Flute questions (NOT RECORDER)?

I’ve been learning flute for 4 years, but it still sounds so bad, tho the sound is better than before. I found that it’s always quite exhausting playing high notes (such as e,f and g) and sometimes it sounds clear and perfect sometimes just absolutely horrible. Another problem was when I recorded myself playing some random song, I could hear my breathing? Is this normal? How can I improve? Thanks.

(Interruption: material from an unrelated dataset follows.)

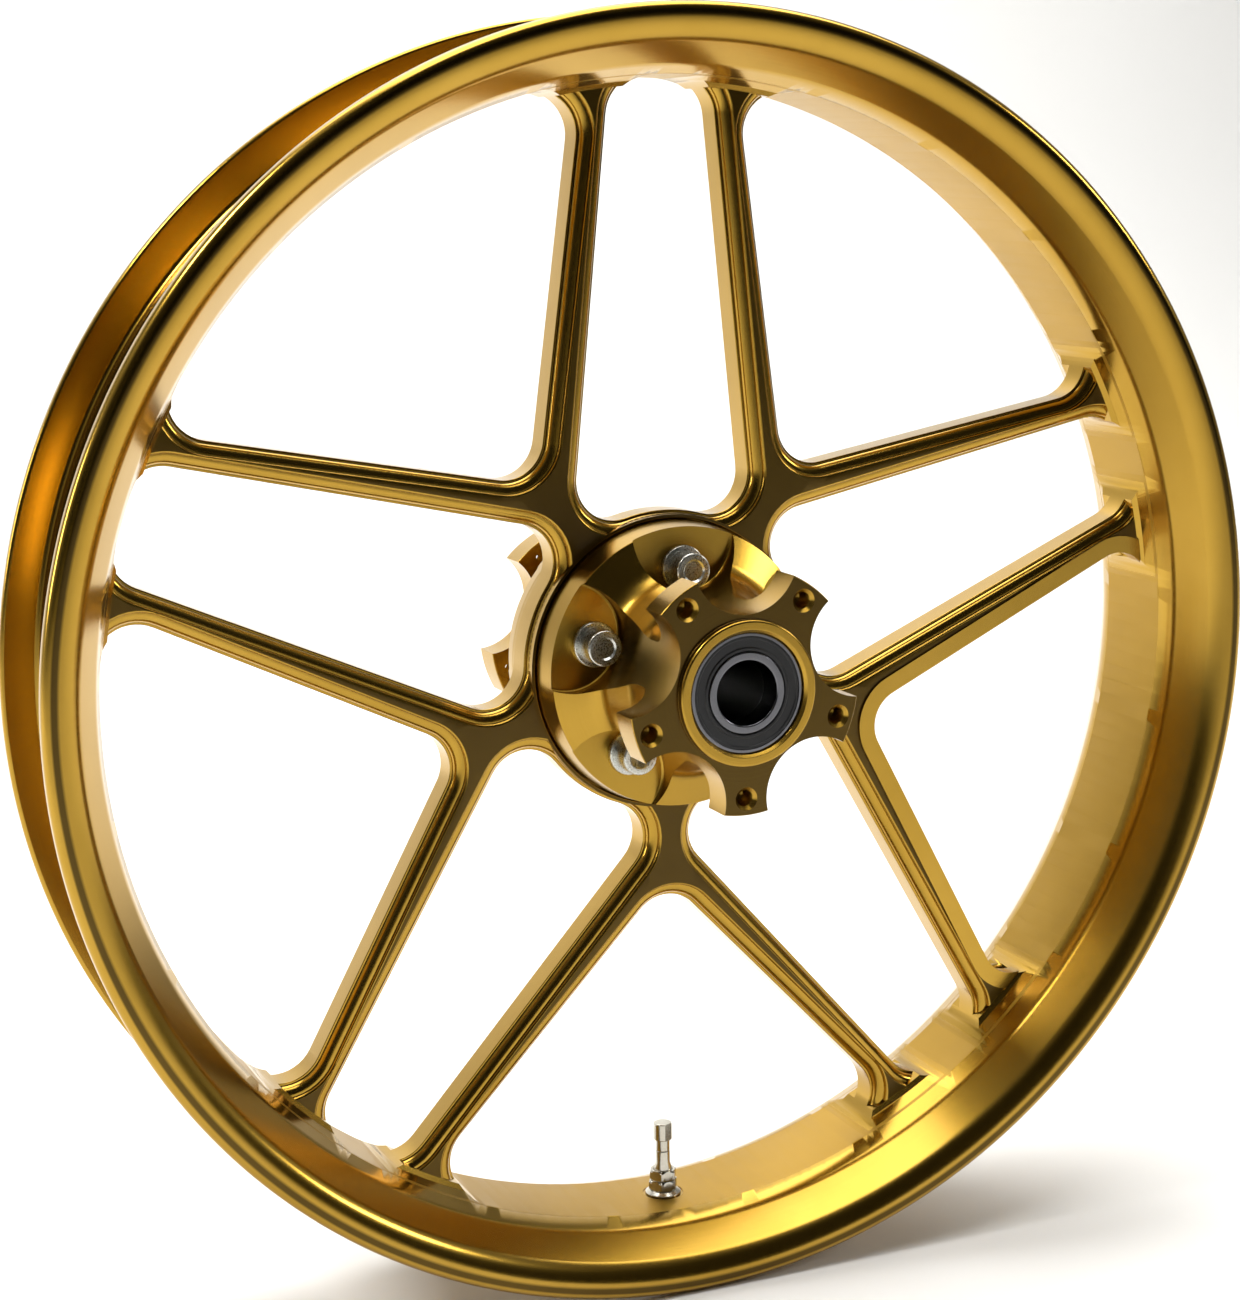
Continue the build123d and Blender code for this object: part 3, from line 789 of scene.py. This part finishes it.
class WHEEL_OT_bolts(bpy.types.Operator):
    """Make the hub's socket-head bolts and their washers."""

    bl_idname = "wheel.bolts"
    bl_label = "Hub bolts"

    def execute(self, context):
        copies = np.arange(PAIRS) * PITCH
        head = rounded(
            [
                (0, 20.0, 0),
                (4.75, 20.0, 0.8),
                (4.75, -25.0, 0.2),
                (7.15, -25.0, 0.3),
                (7.15, -34.5, 0.9),
                (0, -34.5, 0),
            ],
            6,
        )
        bolt = turned(head, 96, "Y", (0, BOLT_PITCH))
        bolts = make_object("hub_bolts_surface", repeated(bolt, copies))
        socket = np.array([(0, -36.0), (5.0, -36.0), (5.0, -29.5), (0, -28.6)])
        sockets = faceted(socket, 7.9, 6, 96, (0, BOLT_PITCH), "Y", 0.3)
        cut(bolts, make_object("sockets", repeated(sockets, copies)))
        lead = np.array([(0, -35.5), (5.6, -35.5), (3.9, -33.8), (0, -33.8)])
        leads = repeated(turned(lead, 64, "Y", (0, BOLT_PITCH)), copies)
        cut(bolts, make_object("socket_leads", leads))
        smooth(bolts)
        finish_piece(bolts, "wheel", "zinc_steel", finish("zinc_steel"), "hub_bolts")
        washer = rounded(
            [(4.95, -23.0, 0), (9.0, -23.0, 0.2), (9.0, -25.0, 0.6), (4.95, -25.0, 0.2)], 5
        )
        rings = repeated(turned(washer, 96, "Y", (0, BOLT_PITCH)), copies)
        washers = make_object("hub_washers_surface", rings)
        smooth(washers)
        finish_piece(washers, "wheel", "zinc_steel", finish("zinc_steel"), "hub_bolt_washers")
        return {"FINISHED"}


class WHEEL_OT_bearings(bpy.types.Operator):
    """Make the races and lipped seals of both bearings and the spacer tube between them."""

    bl_idname = "wheel.bearings"
    bl_label = "Bearings"

    def execute(self, context):
        front, back = 6.0, -6.0
        outer = rounded(
            [
                (20.4, back + 1.5, 0),
                (21.9, back + 1.5, 0),
                (21.9, back, 0.1),
                (23.5, back, 0.7),
                (23.5, front, 0.7),
                (21.9, front, 0.1),
                (21.9, front - 1.5, 0),
                (20.4, front - 1.5, 0),
            ],
            6,
        )
        inner = rounded([(12.5, back, 0.7), (15.6, back, 0.3), (15.6, front, 0.3), (12.5, front, 0.7)], 6)
        seal = rounded(
            [
                (15.68, 4.5, 0),
                (21.88, 4.5, 0),
                (21.88, 5.75, 0.3),
                (20.9, 5.75, 0.2),
                (20.6, 5.35, 0.2),
                (17.6, 5.35, 0.2),
                (17.2, 5.75, 0.2),
                (16.3, 5.75, 0.2),
                (15.9, 5.1, 0.2),
                (15.68, 5.1, 0),
            ],
            5,
        )
        for side, sign in (("near", -1), ("far", 1)):
            middle = sign * BEARING_MIDDLE
            for name, profile, body, slot in (
                ("outer_race", outer, "wheel", "ground_steel"),
                ("inner_race", inner, "axle_sleeve", "ground_steel"),
            ):
                node = f"{side}_bearing_{name}"
                ring = make_object(f"{node}_surface", turned(profile + (0, middle), 160))
                smooth(ring)
                finish_piece(ring, body, slot, finish(slot), node)
            for name, face in (("outer", sign), ("inner", -sign)):
                node = f"{side}_bearing_{name}_seal"
                ring = make_object(f"{node}_surface", turned(seal * (1, face) + (0, middle), 160))
                smooth(ring)
                finish_piece(ring, "wheel", "seal_rubber", finish("seal_rubber"), node)
        tube = rounded([(12.7, -69.5, 0.3), (15.4, -69.5, 0.3), (15.4, 69.5, 0.3), (12.7, 69.5, 0.3)], 4)
        spacer = make_object("bearing_spacer_surface", turned(tube, 120))
        smooth(spacer)
        slot = "turned_aluminium"
        finish_piece(spacer, "axle_sleeve", slot, finish(slot), "bearing_spacer")
        return {"FINISHED"}


class WHEEL_OT_valve(bpy.types.Operator):
    """Make the tyre valve: stem, nuts, washer, grommet and cap."""

    bl_idname = "wheel.valve"
    bl_label = "Tyre valve"

    def execute(self, context):
        nickel = "valve_nickel"
        pitch = 0.8
        crest = np.arange(-211.2, -202.0, pitch)
        thread = np.stack(
            (np.tile((2.6, 2.25), len(crest)), (crest[:, None] + (0.0, pitch / 2)).ravel()), 1
        )
        stem_profile = np.concatenate(
            (
                [
                    (1.9, -239.0),
                    (6.2, -239.0),
                    (6.2, -236.4),
                    (4.0, -236.4),
                    (4.0, -219.7),
                    (3.0, -216.7),
                    (3.0, -211.7),
                ],
                thread,
                [(2.3, -201.5), (1.9, -201.5)],
            )
        )
        washer = rounded(
            [
                (4.05, -230.5, 0),
                (7.5, -230.5, 0.3),
                (7.5, -229.6, 0.4),
                (5.9, -228.5, 0.5),
                (4.05, -228.5, 0),
            ],
            5,
        )
        grommet = rounded(
            [(4.0, -236.4, 0), (6.4, -236.4, 0.4), (6.4, -234.2, 0.3), (4.0, -234.2, 0)], 5
        )
        pieces = (
            ("valve_stem", turned(stem_profile, 72, "Z"), nickel, "wheel"),
            ("valve_washer", turned(washer, 96, "Z"), nickel, "wheel"),
            ("valve_nut", self.nut(11.2, -228.5, -224.1), nickel, "wheel"),
            ("valve_locknut", self.nut(10.4, -224.1, -219.7), nickel, "wheel"),
            ("valve_grommet", turned(grommet, 72, "Z"), "seal_rubber", "wheel"),
            ("valve_cap", self.cap(), nickel, "cap"),
        )
        for node, shape, slot, body in pieces:
            piece = make_object(f"{node}_surface", shape)
            smooth(piece)
            finish_piece(piece, body, slot, finish(slot), node)
        return {"FINISHED"}

    def nut(self, flats, low, high):
        """Hexagonal nut with both faces chamfered to the flats."""
        corner = flats / 2 / cos(pi / 6)
        face = flats / 2 - 0.1
        profile = rounded(
            [
                (4.05, low, 0.3),
                (face, low, 0),
                (corner, low + 0.8, 0),
                (corner, high - 0.8, 0),
                (face, high, 0),
                (4.05, high, 0.3),
            ],
            5,
        )
        return faceted(profile, flats, 6, 144)

    def cap(self):
        """Core-key valve cap: a block with two broad flats and rounded ends over a slim turned skirt."""
        profile = rounded(
            [
                (0, -199.16, 0),
                (3.9, -199.16, 0.5),
                (3.9, -206.56, 0.4),
                (2.95, -206.56, 0.3),
                (2.95, -211.5, 0.4),
                (2.64, -211.5, 0.05),
                (2.64, -201.06, 0.1),
                (0, -201.06, 0),
            ],
            5,
        )
        return faceted(profile, 6.8, 2, 144, turn=VALVE_TURN)


class WHEEL_OT_inner_parts(bpy.types.Operator):
    """Give the enclosed balls, cages and valve core their finishes."""

    bl_idname = "wheel.inner_parts"
    bl_label = "Inner parts"

    def execute(self, context):
        slots = {
            "bearing_balls": "polished_steel",
            "bearing_cage": "cage_nylon",
            "core_body": "core_brass",
            "core_pin": "core_brass",
            "core_spring": "polished_steel",
            "core_seal": "seal_rubber",
            "cap_seal": "seal_rubber",
        }
        for node in context.scene.objects:
            for ending, slot in slots.items():
                if node.type == "MESH" and node.name.endswith(ending):
                    node.data.materials.clear()
                    node.data.materials.append(finish(slot))
        return {"FINISHED"}


def make_sweep(radius):
    """Floor that curves up into a wall behind the wheel.

    Its section is a straight floor, a quarter circle of the given radius in metres and a straight
    wall, and every point of the section is carried straight across.
    """
    turn = np.linspace(0, pi / 2, 24)
    start = 1.6
    depth = np.concatenate(([-4.0], start + radius * np.sin(turn), [start + radius]))
    height = np.concatenate(([0.0], radius * (1 - np.cos(turn)), [4.0])) + FLOOR_LEVEL
    across = np.array((-5.0, 5.0))
    points = np.stack(np.broadcast_arrays(across[None], depth[:, None], height[:, None]), axis=-1)
    rows = np.arange(len(depth) - 1) * 2
    faces = np.stack((rows, rows + 1, rows + 3, rows + 2), axis=1)
    mesh = bpy.data.meshes.new("floor")
    mesh.from_pydata(points.reshape(-1, 3).tolist(), [], faces.tolist())
    mesh.shade_smooth()
    floor = bpy.data.objects.new("floor", mesh)
    bpy.context.scene.collection.objects.link(floor)
    return floor


class WHEEL_OT_studio(bpy.types.Operator):
    """Make the pale floor, soft lights and camera."""

    bl_idname = "wheel.studio"
    bl_label = "Studio"

    def execute(self, context):
        look = context.scene.studio_look
        scene = context.scene
        floor = make_sweep(look.sweep_radius)
        material = bpy.data.materials.new("painted_floor")
        material.use_nodes = True
        shader = material.node_tree.nodes["Principled BSDF"]
        shader.inputs["Base Color"].default_value = look.floor_colour
        shader.inputs["Roughness"].default_value = 0.9
        floor.data.materials.append(material)

        world = bpy.data.worlds.new("studio")
        world.use_nodes = True
        tree = world.node_tree
        tree.nodes["Background"].inputs["Strength"].default_value = 1.0
        place = add(tree, "ShaderNodeTexCoord").outputs["Generated"]
        depth = add(tree, "ShaderNodeSeparateXYZ", links={"Vector": place}).outputs["Y"]
        spread = add(
            tree, "ShaderNodeMapRange", links={"Value": depth}, values={"From Min": -1.0, "From Max": 1.0}
        )
        sky = ramp(tree, spread.outputs[0], 0.2, 0.6, srgb("#2B2A27"), srgb("#A3A29F"))
        tree.links.new(sky, tree.nodes["Background"].inputs["Color"])
        scene.world = world

        for name, place, aim, width, power in (
            ("left_softbox", (-1.5, -0.1, 1.9), (0, 0, 0), 0.4, 28),
            ("side_softbox", (-2.2, 0.5, 0.5), (0, 0, 0), 0.5, 14),
            ("right_softbox", (2.0, -0.9, 0.9), (0, 0, 0), 0.4, 10),
            ("back_softbox", (0.3, 1.0, 2.4), (0, 1.9, -0.1), 2.4, 110),
        ):
            light = bpy.data.lights.new(name, "AREA")
            light.shape = "RECTANGLE"
            light.size = width
            light.size_y = width * 1.4
            light.energy = power
            lamp = bpy.data.objects.new(name, light)
            lamp.location = place
            lamp.rotation_euler = (Vector(aim) - Vector(place)).to_track_quat("-Z", "Y").to_euler()
            scene.collection.objects.link(lamp)

        camera = bpy.data.objects.new("camera", bpy.data.cameras.new("camera"))
        azimuth, elevation, roll = radians(-24.16), radians(10.74), radians(-0.45)
        back = Vector((sin(azimuth) * cos(elevation), -cos(azimuth) * cos(elevation), sin(elevation)))
        camera.location = back * look.distance
        camera.rotation_euler = (
            (-back).to_track_quat("-Z", "Y").to_matrix() @ Matrix.Rotation(roll, 3, "Z")
        ).to_euler()
        camera.data.lens = look.lens
        camera.data.sensor_width = 36
        camera.data.shift_x = -38.8 / 1300
        camera.data.shift_y = 7.2 / 1300
        camera.data.clip_start = 0.01
        scene.collection.objects.link(camera)
        scene.camera = camera
        scene.view_settings.view_transform = "Standard"
        return {"FINISHED"}


class WHEEL_PT_panel(bpy.types.Panel):
    """Buttons for each group of the wheel's pieces."""

    bl_label = "Forged Wheel"
    bl_idname = "WHEEL_PT_panel"
    bl_space_type = "VIEW_3D"
    bl_region_type = "UI"
    bl_category = "Wheel"

    def draw(self, context):
        for operator in OPERATORS:
            self.layout.operator(operator.bl_idname)


OPERATORS = (
    WHEEL_OT_studio,
    WHEEL_OT_forging,
    WHEEL_OT_hubs,
    WHEEL_OT_bolts,
    WHEEL_OT_bearings,
    WHEEL_OT_valve,
    WHEEL_OT_inner_parts,
)
CLASSES = (WheelSizes, StudioLook, *OPERATORS, WHEEL_PT_panel)


def register():
    """Register the classes and their settings."""
    for made in CLASSES:
        bpy.utils.register_class(made)
    bpy.types.Scene.wheel_sizes = bpy.props.PointerProperty(type=WheelSizes)
    bpy.types.Scene.studio_look = bpy.props.PointerProperty(type=StudioLook)


def unregister():
    """Remove the classes and their settings."""
    del bpy.types.Scene.studio_look
    del bpy.types.Scene.wheel_sizes
    for made in reversed(CLASSES):
        bpy.utils.unregister_class(made)


def main():
    """Make every piece and the studio."""
    register()
    for operator in OPERATORS:
        group, name = operator.bl_idname.split(".")
        getattr(getattr(bpy.ops, group), name)()


if __name__ == "__main__":
    main()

I have been a professional flutist since 1973 (after first 2 degrees - a third followed.) That means I was a STUDENT taking lessons for many years before that. I qualified, degreed, experienced TEACHER can fix you in a couple of lessons - and then you will be eager to see what ELSE they can help you with. The embouchure required for flute in critical - and unlike any other woodwind. Unless you are taught that by a flutist (not a clarinet or sax player!!!) then you are doomed. As far as recording - the placement and quality of the mic is important. I have tried quite a few over the decades - and frankly, to go old-school, the one that f gave me the LEAST wind noise was the Barcus Berry that replaced the cork assembly in my headjoint. Yes, it was wired and had small floor box that ran to the mixed - but it worked great. Some players use Countryman mikes - some use head mikes, the same as singers. Air noise is inherent to flute playing - as string slide noise is to acoustic guitarists. But since you say that you are having f difficulty with notes ( that should actually be fairly easy to get clearly, especially the F and ag - the E can be a stinker) then this goes back to my first suggestion - find a really good teacher. They will also check over your flute, and see if there are issues there as well. You sound serious about all this, so I hope that you follow our advice here - if you could do it ALONE, then there would be no need for teachers - and there are many thousand of us out there who are booked solid, so obviously we are a big help to folks who need it. Good luck - start looking for one of my colleagues!

Tony B

The playing problems you describe would be best answered by a qualified teacher who can actually see and hear you play. If you don't have one then I guess that's the reason for your problems. So far as being able to hear your breathing when you record yourself, that's a problem with your recording technique. Everyone breathes when playing and breathing makes a sound. The trick is to avoid picking up that soubd on the microphone. Again, without knowing more about what you are doing it's impossible to help. Obviously don't have the microphone too near to or pointed directly at your mouth.